Shareholders of Enaya reject merger with Salamah Insurance in Saudi Arabia

Shareholders of Enaya reject merger with Salamah Insurance in Saudi Arabia

February 2, 2026
7 mins read
The general assembly of Enaya Insurance Company rejected the merger offer submitted by Salama Company, which halts the deal and raises questions about the future of the two companies and the Saudi insurance sector.

In a surprising turn of events in one of the most prominent merger developments in the Saudi insurance sector, Enaya Cooperative Insurance Company announced that its shareholders rejected the offer submitted by Salama Cooperative Insurance Company during an extraordinary general assembly meeting held on Sunday. This decision puts an end to a deal that was expected to create a stronger and more competitive insurance entity in the local market.

According to the official statement published by Enaya on the Saudi Stock Exchange (Tadawul) website, the vote resulted in the rejection of the offer to merge Enaya with Salama. The proposed deal involved issuing 18,894,000 new shares in Salama to Enaya shareholders, which would have resulted in Enaya's dissolution as a separate legal entity. Based on this rejection, the board of directors' authorization to take the necessary actions to implement the deal was also rejected.

Background and context of the deal

This development comes within the context of a broader strategic direction for the insurance sector in Saudi Arabia, supported by the Saudi Central Bank (SAMA) and the Capital Market Authority. This direction aims to encourage mergers and acquisitions among insurance companies to strengthen the sector's financial solvency, create larger entities capable of managing greater risks, increase operational efficiency, and provide better customer services, in line with the objectives of the Financial Sector Development Program under the Kingdom's Vision 2030.

Recent years have witnessed several successful mergers, such as the merger of Walaa Insurance with MetLife AIG ANB, and the merger of Al-Ahlia Insurance with Gulf Union, which has charted a clear course towards concentrating the market in the hands of larger and more stable players.

The importance of the event and its expected impact

The rejection of the deal by Enaya shareholders is a pivotal event with significant repercussions on several levels. Locally , this decision raises questions about the future of both companies. Enaya will need to reassess its future strategy, whether by seeking another merger partner on more favorable terms or by focusing on organic growth in a highly competitive market. Salama Insurance, for its part, may continue to pursue other acquisition opportunities to strengthen its market position.

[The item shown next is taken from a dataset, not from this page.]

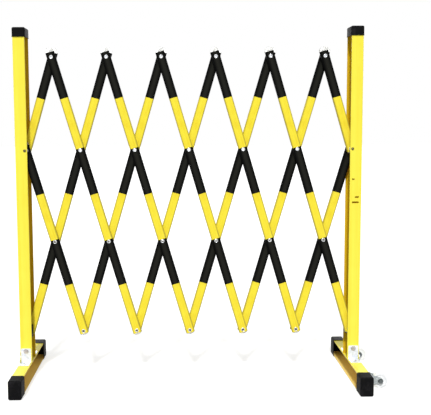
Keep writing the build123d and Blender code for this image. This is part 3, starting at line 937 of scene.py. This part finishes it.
def make_cheek(hub, face, plate_middle, inner):
    """One tapered cheek of a castor bracket, beside the wheel."""
    half_plate = FORK_PLATE_HEIGHT / 2
    corners = [
        (face, inner, plate_middle - half_plate),
        (hub.x + FORK_HUB, inner, hub.z - FORK_HUB),
        (hub.x + FORK_HUB, inner, hub.z + FORK_HUB),
        (face, inner, plate_middle + half_plate),
    ]
    piece = trace("castor_cheek", castor_zinc, corners)
    bpy.ops.mesh.select_all(action="SELECT")
    bpy.ops.mesh.edge_face_add()
    choose(piece, "VERT", lambda corner: corner.co.x > hub.x)
    bpy.ops.mesh.bevel(offset=FORK_HUB * 0.95, segments=8, affect="VERTICES")
    thicken(piece, (0, 1, 0), FORK_THICKNESS)
    return close(piece)


def make_castor_brackets():
    """The castors' brackets: a plate on the foot's side and a cheek each side of the wheel."""
    wheel_low, wheel_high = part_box("front_wheel")
    foot_low, foot_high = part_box("right_foot")
    plate_middle = (foot_low.z + foot_high.z) / 2
    inner = (wheel_high.y - wheel_low.y) / 2 + WHEEL_SIDE_CLEARANCE
    parts = []
    for joint in WHEEL_JOINTS:
        hub = Vector(joints[joint]["pos_m"])
        parts.append(
            make_plate(
                "castor_plate",
                castor_zinc,
                FORK_PLATE_HEIGHT,
                FORK_PLATE_WIDTH,
                FORK_THICKNESS,
                (foot_high.x, hub.y, plate_middle),
                (1, 0, 0),
            )
        )
        for cheek in (hub.y - inner - FORK_THICKNESS, hub.y + inner):
            parts.append(make_cheek(hub, foot_high.x, plate_middle, cheek))
    piece = join("castor_brackets", parts)
    dress(piece, "right_stand", "zinc_steel", "caster_forks")


# Finishes of the nodes that keep their own shape

def paint(node, material):
    """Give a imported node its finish."""
    nodes[node].data.materials.clear()
    nodes[node].data.materials.append(material)


def paint_nodes():
    """Finish the bars, plugs, posts, feet and the slides."""
    for family, bars, lean in (("front", FRONT_BARS, 1), ("rear", REAR_BARS, -1)):
        for number, first in bars:
            node = f"{family}_bar_{number}"
            low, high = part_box(node)
            paint(node, bar_finish(f"{node}_finish", first, lean, (low.y + high.y) / 2))
            paint(f"{family}_plugs_{number}", plug_plastic)
    for name, side in (("left", -1), ("right", 1)):
        paint(f"{name}_post", channel_finish(f"{name}_post", side, 0, POST_INSIDE_SHADE))
        paint(f"{name}_foot", channel_finish(f"{name}_foot", side, math.pi / 2, FOOT_INSIDE_SHADE))
        paint(f"{name}_pivot_spacers", wheel_nylon)
        paint(f"{name}_slide_block", black_moulding)
        paint(f"{name}_slide_pin", rivet_zinc)
        paint(f"{name}_guide_rod", axle_zinc)


# Floor, light and camera

FLOOR_SIZE = 40
FLOOR_GREY = colour(200, 200, 198)
FLOOR_PALE = colour(205, 205, 204)
FLOOR_GLOW = 0.64  # seen by the camera alone
AMBIENT = 0.33
# Lamps by name: strength, then softness, height and turn to the left of the front in degrees
LAMPS = {"key": (2.85, 7, 50, 9), "fill": (0.9, 50, 15, 180)}


def white_for_camera(tree, lit, shown, socket):
    """Show plain white where the background is seen, reflected or looked at through glass."""
    path = tree.nodes.new("ShaderNodeLightPath")
    seen = Wire(tree, path.outputs["Is Camera Ray"])
    for ray in ("Is Glossy Ray", "Is Transmission Ray"):
        seen = seen.maths("MAXIMUM", seen, Wire(tree, path.outputs[ray]))
    mix = seen.node("MixShader", {}, {0: seen, 1: lit, 2: shown}, "Shader")
    tree.links.new(socket, mix.socket)


def make_floor():
    """A pale floor which looks white and keeps the barrier's shadow."""
    bpy.ops.mesh.primitive_plane_add(size=FLOOR_SIZE, location=(0, 0, 0))
    floor = bpy.context.object
    floor.name = "floor"
    material, shader, place = new_finish("floor_finish", Roughness=0.8, Specular_IOR_Level=0.1)
    tree = material.node_tree
    feed(shader.inputs["Base Color"], blend(noise(place, scale=3.0), FLOOR_GREY, FLOOR_PALE))
    surface = Wire(tree, shader.outputs["BSDF"])
    glow = surface.node("Emission", {}, {"Color": (1, 1, 1, 1), "Strength": FLOOR_GLOW}, "Emission")
    both = surface.node("AddShader", {}, {0: surface, 1: glow}, "Shader")
    white_for_camera(tree, surface, both, tree.nodes["Material Output"].inputs["Surface"])
    floor.data.materials.append(material)
    floor.select_set(False)


def make_world():
    """Even pale light from all round, seen as white."""
    world = bpy.data.worlds.new("studio")
    world.use_nodes = True
    tree = world.node_tree
    lit, shown = [
        Wire(tree).node("Background", {}, {"Color": (1, 1, 1, 1), "Strength": strength}, "Background")
        for strength in (AMBIENT, 1.0)
    ]
    white_for_camera(tree, lit, shown, tree.nodes["World Output"].inputs["Surface"])
    bpy.context.scene.world = world


def make_lamps():
    """The main lamp, high in front and slightly to the left, and a soft low one behind."""
    for name, (strength, *angles) in LAMPS.items():
        softness, height, left = map(math.radians, angles)
        light = bpy.data.lights.new(name, "SUN")
        light.energy = strength
        light.angle = softness
        lamp = bpy.data.objects.new(name, light)
        bpy.context.collection.objects.link(lamp)
        level = math.cos(height)
        towards = Vector((math.sin(left) * level, math.cos(left) * level, -math.sin(height)))
        lamp.rotation_mode = "QUATERNION"
        lamp.rotation_quaternion = towards.to_track_quat("-Z", "Y")


# The photograph's frame, in its own pixels
PHOTO_WIDTH = 431
FOCAL_PIXELS = 654.4
SHIFT_RIGHT = -33
SHIFT_DOWN = -34
CAMERA_PLACE = (-0.0764, -2.2304, 0.8897)
CAMERA_LEFT = math.radians(-0.608)
CAMERA_DOWN = math.radians(4.662)
CAMERA_ROLL = math.radians(-0.334)


def make_camera():
    """The camera at the photograph's place."""
    lens = bpy.data.cameras.new("photo_camera")
    lens.lens = FOCAL_PIXELS * lens.sensor_width / PHOTO_WIDTH
    lens.shift_x = -SHIFT_RIGHT / PHOTO_WIDTH
    lens.shift_y = SHIFT_DOWN / PHOTO_WIDTH
    camera = bpy.data.objects.new("photo_camera", lens)
    bpy.context.collection.objects.link(camera)
    turn = (
        Matrix.Rotation(CAMERA_LEFT, 4, "Z")
        @ Matrix.Rotation(math.pi / 2 - CAMERA_DOWN, 4, "X")
        @ Matrix.Rotation(CAMERA_ROLL, 4, "Z")
    )
    camera.matrix_world = Matrix.Translation(CAMERA_PLACE) @ turn
    bpy.context.scene.camera = camera


make_eyelets()
make_stand_bolts()
make_castor_bolts()
make_foot_brackets()
make_caps()
make_wheels()
make_castor_brackets()
paint_nodes()
make_floor()
make_world()
make_lamps()
make_camera()
bpy.context.scene.view_settings.view_transform = "Standard"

This rejection also demonstrates that shareholder approval remains the crucial hurdle in any merger, even with regulatory support and board approval. This event may affect investor sentiment in both companies' shares in the short term and make other companies more cautious in structuring future mergers to ensure their acceptance by all parties.

At the regional level , the failure of the deal provides an important case study for neighboring markets that are also seeking to reform their insurance sectors, underscoring the importance of aligning shareholders’ interests with the strategic objectives of mergers to ensure their success.